** START OF Dataset excerpt **
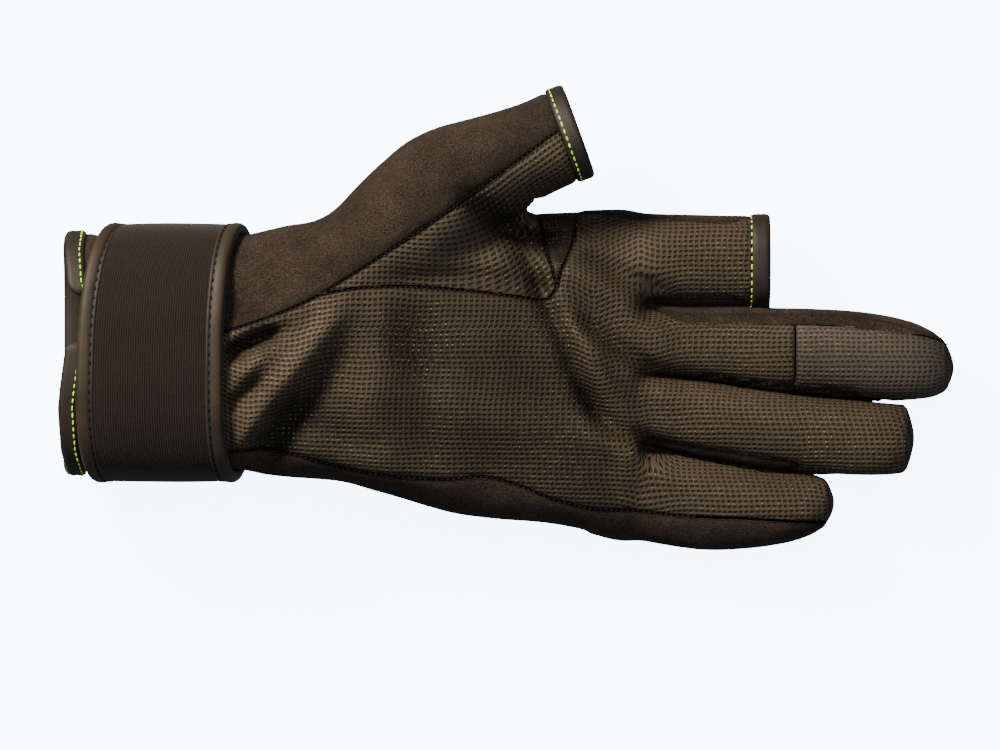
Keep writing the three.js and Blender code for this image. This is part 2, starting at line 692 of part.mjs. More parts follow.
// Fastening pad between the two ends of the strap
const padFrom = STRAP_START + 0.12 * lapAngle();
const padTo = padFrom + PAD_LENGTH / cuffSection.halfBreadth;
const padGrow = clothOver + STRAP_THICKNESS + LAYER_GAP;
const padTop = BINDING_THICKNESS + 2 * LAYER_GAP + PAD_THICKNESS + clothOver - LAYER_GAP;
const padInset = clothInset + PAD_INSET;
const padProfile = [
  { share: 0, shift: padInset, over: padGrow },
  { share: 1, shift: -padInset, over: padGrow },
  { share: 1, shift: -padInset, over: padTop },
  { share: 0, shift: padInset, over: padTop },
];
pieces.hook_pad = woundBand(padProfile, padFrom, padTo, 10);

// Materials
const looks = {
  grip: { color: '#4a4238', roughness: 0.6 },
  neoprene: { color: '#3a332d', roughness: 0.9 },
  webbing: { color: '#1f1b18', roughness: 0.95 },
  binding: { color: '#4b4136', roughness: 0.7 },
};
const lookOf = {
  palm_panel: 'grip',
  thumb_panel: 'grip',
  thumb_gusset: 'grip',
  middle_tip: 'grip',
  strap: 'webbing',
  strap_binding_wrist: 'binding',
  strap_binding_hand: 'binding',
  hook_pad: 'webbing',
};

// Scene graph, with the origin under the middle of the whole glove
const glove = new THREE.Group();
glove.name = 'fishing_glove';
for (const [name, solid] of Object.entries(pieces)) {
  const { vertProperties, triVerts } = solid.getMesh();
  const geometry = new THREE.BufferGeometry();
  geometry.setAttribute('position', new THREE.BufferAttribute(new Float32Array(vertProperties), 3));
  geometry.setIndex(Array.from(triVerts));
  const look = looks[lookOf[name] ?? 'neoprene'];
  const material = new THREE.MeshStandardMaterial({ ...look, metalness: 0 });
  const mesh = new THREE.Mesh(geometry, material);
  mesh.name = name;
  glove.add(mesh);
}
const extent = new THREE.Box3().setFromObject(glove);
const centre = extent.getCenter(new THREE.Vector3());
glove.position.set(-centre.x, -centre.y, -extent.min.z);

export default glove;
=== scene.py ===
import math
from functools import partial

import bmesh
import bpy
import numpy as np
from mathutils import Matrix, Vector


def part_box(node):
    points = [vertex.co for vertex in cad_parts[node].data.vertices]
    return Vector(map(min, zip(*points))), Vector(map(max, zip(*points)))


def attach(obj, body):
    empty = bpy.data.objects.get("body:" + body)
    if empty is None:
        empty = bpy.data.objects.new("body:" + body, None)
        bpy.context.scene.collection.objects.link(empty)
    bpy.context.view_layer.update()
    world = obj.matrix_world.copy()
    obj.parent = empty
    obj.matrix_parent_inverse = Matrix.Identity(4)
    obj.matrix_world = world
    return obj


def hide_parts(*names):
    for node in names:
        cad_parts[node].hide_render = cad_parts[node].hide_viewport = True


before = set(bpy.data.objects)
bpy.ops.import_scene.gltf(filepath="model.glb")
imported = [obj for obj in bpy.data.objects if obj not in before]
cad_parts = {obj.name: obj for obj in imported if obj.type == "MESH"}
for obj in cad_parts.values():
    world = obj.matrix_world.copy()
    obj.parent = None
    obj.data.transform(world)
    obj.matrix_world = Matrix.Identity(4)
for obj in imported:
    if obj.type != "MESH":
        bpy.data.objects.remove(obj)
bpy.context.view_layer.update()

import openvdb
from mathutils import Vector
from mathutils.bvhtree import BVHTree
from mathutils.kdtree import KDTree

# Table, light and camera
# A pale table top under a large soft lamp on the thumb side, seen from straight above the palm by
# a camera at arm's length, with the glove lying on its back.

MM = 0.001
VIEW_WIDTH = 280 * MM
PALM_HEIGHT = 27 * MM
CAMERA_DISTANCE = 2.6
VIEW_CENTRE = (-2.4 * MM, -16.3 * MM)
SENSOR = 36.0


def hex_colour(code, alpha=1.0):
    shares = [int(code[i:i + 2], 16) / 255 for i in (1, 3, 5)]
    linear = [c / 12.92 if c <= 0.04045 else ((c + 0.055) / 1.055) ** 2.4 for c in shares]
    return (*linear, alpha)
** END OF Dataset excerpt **
▶ _Your objective_:
Display every line of the listing that contains the string "objects".

▶ _Written solution_:
    empty = bpy.data.objects.get("body:" + body)
        empty = bpy.data.objects.new("body:" + body, None)
        bpy.context.scene.collection.objects.link(empty)
before = set(bpy.data.objects)
imported = [obj for obj in bpy.data.objects if obj not in before]
        bpy.data.objects.remove(obj)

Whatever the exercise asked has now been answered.